The Three-Cut Method for Heavier Branches
If a branch is thick enough to sag or tear under its own weight while you’re cutting, use three cuts instead of one:
- Undercut first: about 6 to 12 inches from the trunk, cut upward from the bottom about a third of the way through. This prevents the bark from tearing downward.
- Top cut: a few inches further out from the trunk, cut down from the top until the branch falls. You’re left with a stub.
- Final cut: now cleanly remove the stub just outside the branch collar.
Takes an extra minute, but you’ll avoid those ugly bark tears that take years to heal over.
Common Mistakes (That I’ve Made Personally)
Cutting too flush to the trunk. It seems like you’re being tidy, but you’re removing the collar tissue the plant needs to heal. Leave that little ridge alone.
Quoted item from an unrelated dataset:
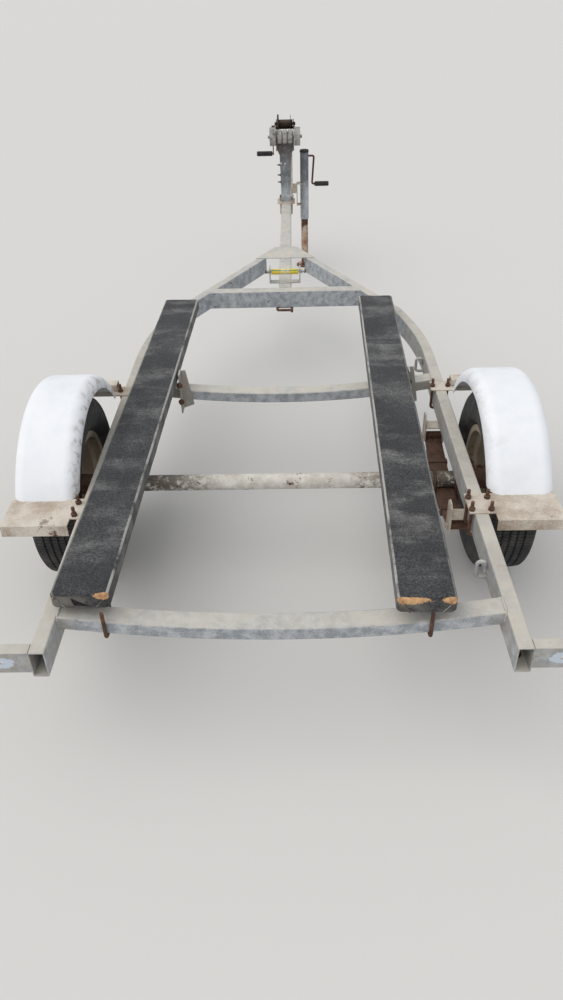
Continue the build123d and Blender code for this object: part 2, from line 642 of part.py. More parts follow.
STEP_LAP = 12.0
STEP_FRONT = FENDER_CENTRE - FENDER_FOOT + STEP_LAP
STEP_REAR = STEP_FRONT - STEP_DEPTH
TONGUE_INNER = RAIL_INNER - TONGUE_REACH
ARM_STATION = FENDER_CENTRE + FENDER_FOOT + ARM_TUBE_DEPTH / 2 + 0.3
STEP_BOLTS = (STEP_FRONT - STEP_LAP - 12.0, STEP_FRONT - TONGUE_DEPTH + 14.0)
ARM_BOLTS = (ARM_STATION - 20.0,)
BOLT_REACH = RAIL_WIDTH / 2 + ROD_RADIUS + ROD_CLEARANCE


def with_rod_holes(plate, side, stations):
    """Drills a plate over the rail for the ends of its U-bolts."""
    for station in stations:
        for dx in (-BOLT_REACH, BOLT_REACH):
            x = side * (HALF_FRAME - RAIL_WIDTH / 2) + dx
            plate -= shaft((x, at(station), RAIL_TOP - 1), (x, at(station), STEP_TOP + 1),
                           ROD_RADIUS + ROD_HOLE_CLEARANCE)
    return plate


def step(side):
    """Rear step plate: a tongue over the rail, a tread and a flange down at the back."""
    tread = block(sided(side, FENDER_INNER, FENDER_OUTER), (at(STEP_REAR), at(STEP_FRONT)),
                  (RAIL_TOP, STEP_TOP))
    tongue_rear = STEP_FRONT - TONGUE_DEPTH
    tongue = block(sided(side, TONGUE_INNER, FENDER_INNER), (at(tongue_rear), at(STEP_FRONT)),
                   (RAIL_TOP, STEP_TOP))
    flange = block(sided(side, FENDER_INNER, FENDER_OUTER), (at(STEP_REAR), at(STEP_REAR + STEP_PLATE)),
                   (STEP_TOP - STEP_FLANGE, STEP_TOP))
    return with_rod_holes(tread + tongue + flange, side, STEP_BOLTS)


def fender_arm(side):
    """Front arm: a flat bar over the rail with a short open tube that the fender leans on."""
    bar = block(sided(side, TONGUE_INNER, FENDER_OUTER - 20),
                (at(ARM_STATION - ARM_BAR_DEPTH), at(ARM_STATION + ARM_TUBE_DEPTH / 2)), (RAIL_TOP, STEP_TOP))
    plane = Plane(origin=(side * FENDER_INNER, at(ARM_STATION), STEP_TOP + ARM_TUBE_HEIGHT / 2),
                  z_dir=(side, 0, 0), x_dir=(0, 1, 0))
    tube = extrude(plane * box_section(ARM_TUBE_DEPTH, ARM_TUBE_HEIGHT, ARM_TUBE_WALL), FENDER_WIDTH - 20)
    return with_rod_holes(bar + tube, side, ARM_BOLTS)


# Bunks: station of each end with the gap from the rail to the plank's centre line there, and how
# far the rear hook stands to the right of that line. The left one is set nearer its rail.
BUNKS = {
    "left": dict(side=-1, rear=(131.0, 69.5), front=(2060.0, 107.5), hook=48.0),
    "right": dict(side=1, rear=(102.0, 201.5), front=(2065.0, 155.0), hook=18.0),
}
BUNK_UNDERSIDE = RAIL_TOP + BUNK_TOP - BUNK_THICKNESS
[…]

Leaving stubs. A 4-inch stub isn’t going to sprout back. It’s just going to die, rot, and create a cavity. Cut the first time properly.
Using the wrong tool and forcing it. Twisting and yanking pruners on a branch that’s too thick crushes the wood. Switch to loppers or a saw.
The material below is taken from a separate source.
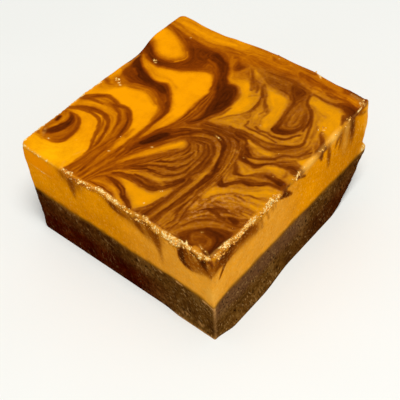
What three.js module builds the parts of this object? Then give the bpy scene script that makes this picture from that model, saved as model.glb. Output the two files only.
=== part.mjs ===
// A square of two-layer fudge: a plain chocolate layer with an orange layer poured on
// top. Three sides are knife cuts. The fourth, at +Y, set against the wall of the tin:
// its lower edge is round and its upper edge climbs a little before it rolls over.
// Millimetres, +Z up, origin under the middle of the square, on the surface it rests on.

import * as THREE from "three";
import { ImprovedNoise } from "three/addons/math/ImprovedNoise.js";

// ---- Driving dimensions -------------------------------------------------------------

const WIDTH = 50; // X, from knife cut to knife cut
const DEPTH = 52; // Y, from the front knife cut to the tin wall
const HEIGHT = 25.3; // at the front cut
const CENTRE_Y = -0.4; // moves the square so that its box is centred on the origin

const LAYER_LINE = 12.1; // height where the two layers meet
const LAYER_TILT = 0.016; // the line falls by this much for each millimetre along +X
const LAYER_WAVE = 0.16;
const CORNER_DIP = 1.3; // the line drops at the front right corner

const TIN_BASE = 11; // height and depth of the round lower edge on the tin side
const TIN_BASE_POWER = 1.5; // 2 would be an ellipse, 1 a flat chamfer
const TIN_RISE = 1.9; // how far the top climbs towards the tin wall
const TIN_RISE_FROM = 7; // Y where the climb starts
const TIN_RISE_TO = 22;
const TIN_ROLL = 1.4; // radius of the upper edge on the tin side
const TIN_BULGE = 0.7; // the orange layer stands out a little from the tin side

const KNIFE_ROLL = 0.5; // radius of the front and right upper edges where they're clean
const TORN_ROLL = 1.2; // what tearing adds to that radius
const LEFT_ROLL = 0.5; // grows to the tin side's radius at the back left corner
const BURR_UP = 0.42; // height of the torn crumbs along the cut edges
const BURR_OUT = 0.35;
const BURR_WIDTH = 1.4;

const FOOT_OUT = 1; // the chocolate's lower edge was dragged out on the right cut
const FOOT_HEIGHT = 3.4;
const LEDGE_OUT = 0.35; // thin ledge under the front cut, near the right corner
const LEDGE_HEIGHT = 1.2;

const CHIP_OUT = 1.5; // flake at the right end of the tin side
const CHIP_Z = 11.6;
const NOTCH_IN = 0.5; // the nick above it
const NOTCH_Z = 14.8;
const END_OUT = 0.55; // the orange layer stands out above the nick
const END_Z = 20;

const LEFT_LEAN = 0.8; // the left cut leans out towards its top
const LEFT_BULGE = 0.7; // and stands out more near the tin side
const LEFT_HOLLOW = 0.3; // between the two it is a little hollow
const CORNER_ROUND = { frontLeft: 1.5, frontRight: 0.35, backRight: 0.6, backLeft: 1.8 };

const CUT_GRAIN = 0.12; // roughness of the cut chocolate
const CUT_RIPPLE = 0.1; // knife ripple on the cut orange

// ---- Fineness of the mesh -----------------------------------------------------------

const EDGE_BANDS = [0, 0.45, 1, 1.8, 2.9]; // distances of the outer grid lines from an edge
const INNER_CELLS = 40;
const ORANGE_ROWS = [0, 0.14, 0.34, 0.56, 0.76, 0.91, 1];
const CHOCOLATE_ROWS = [0, 0.05, 0.13, 0.26, 0.43, 0.62, 0.82, 1];

// ---- Helpers ------------------------------------------------------------------------

const perlin = new ImprovedNoise();
const noise = (x, y, z = 0.5) => perlin.noise(x, y, z);
const ramp = (from, to, x) => THREE.MathUtils.smoothstep(x, from, to);
const bell = (x, middle, width) => Math.exp(-(((x - middle) / width) ** 2));

/** Grid lines from -1 to 1 across a size, close together beside both edges. */
function gridLines(size) {
  const inset = EDGE_BANDS.at(-1);
  const places = [...EDGE_BANDS];
  for (let k = 1; k < INNER_CELLS; k++) {
    places.push(inset + (k * (size - 2 * inset)) / INNER_CELLS);
  }
  places.push(...EDGE_BANDS.map((band) => size - band).reverse());
  return places.map((place) => (2 * place) / size - 1);
}

// ---- The form -----------------------------------------------------------------------

/** Height of the layer line at a place in plan. */
function layerLine(x, y) {
  const fromCorner = (WIDTH / 2 - x) / 3.5 + (y + DEPTH / 2) / 1.2;
  const wave = Math.sin(0.31 * x + 0.13 * y + 0.4) + 0.6 * Math.sin(0.83 * x - 0.57 * y);
  return LAYER_LINE - LAYER_TILT * x + LAYER_WAVE * wave - CORNER_DIP * Math.exp(-fromCorner);
}

/** How far the tin side stands out of its nominal plane, less where it rounds under. */
function tinSide(x, z) {
  const under = Math.max(0, 1 - z / TIN_BASE);
  const round = 1 - (1 - under ** TIN_BASE_POWER) ** (1 / TIN_BASE_POWER);
  const bulge = TIN_BULGE * ramp(10, 19, z) * (0.7 + 0.5 * Math.sin(0.21 * x + 1));
  const atEnd = bell(x, WIDTH / 2, 1.3);
  const chip = CHIP_OUT * bell(z, CHIP_Z, 1.9) * atEnd;
  const notch = NOTCH_IN * bell(z, NOTCH_Z, 0.9) * atEnd;
  const end = END_OUT * bell(z, END_Z, 3.4) * atEnd;
  return bulge + chip - notch + end - TIN_BASE * round;
}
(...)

Not cleaning your tools between plants. If one plant has a fungal issue or fire blight, you can carry it to the next one on your blades. A quick wipe with rubbing alcohol between plants is a habit worth building.
A Few Extra Tips Worth Knowing
- If a cut feels awkward or you’re stretching too far, stop and reposition. Most pruning injuries happen when people overreach.
- You generally don’t need to paint over cuts with pruning sealant. Research over the last few decades has shown that it doesn’t help and can sometimes trap moisture. Let the plant heal on its own.
- Citrus, magnolias, and a handful of other plants are sensitive to heavy pruning. If you’re unsure about a specific tree, a quick search for that species will tell you if there are any quirks.
The Short Version
Cut just outside the branch collar. Use the right tool for the size of the branch. Keep your tools sharp and clean. Time your heavier pruning for late winter if you can.
That’s honestly most of it. The rest comes with practice and occasionally, a shrub that looks terrible for a season while it recovers from your learning curve.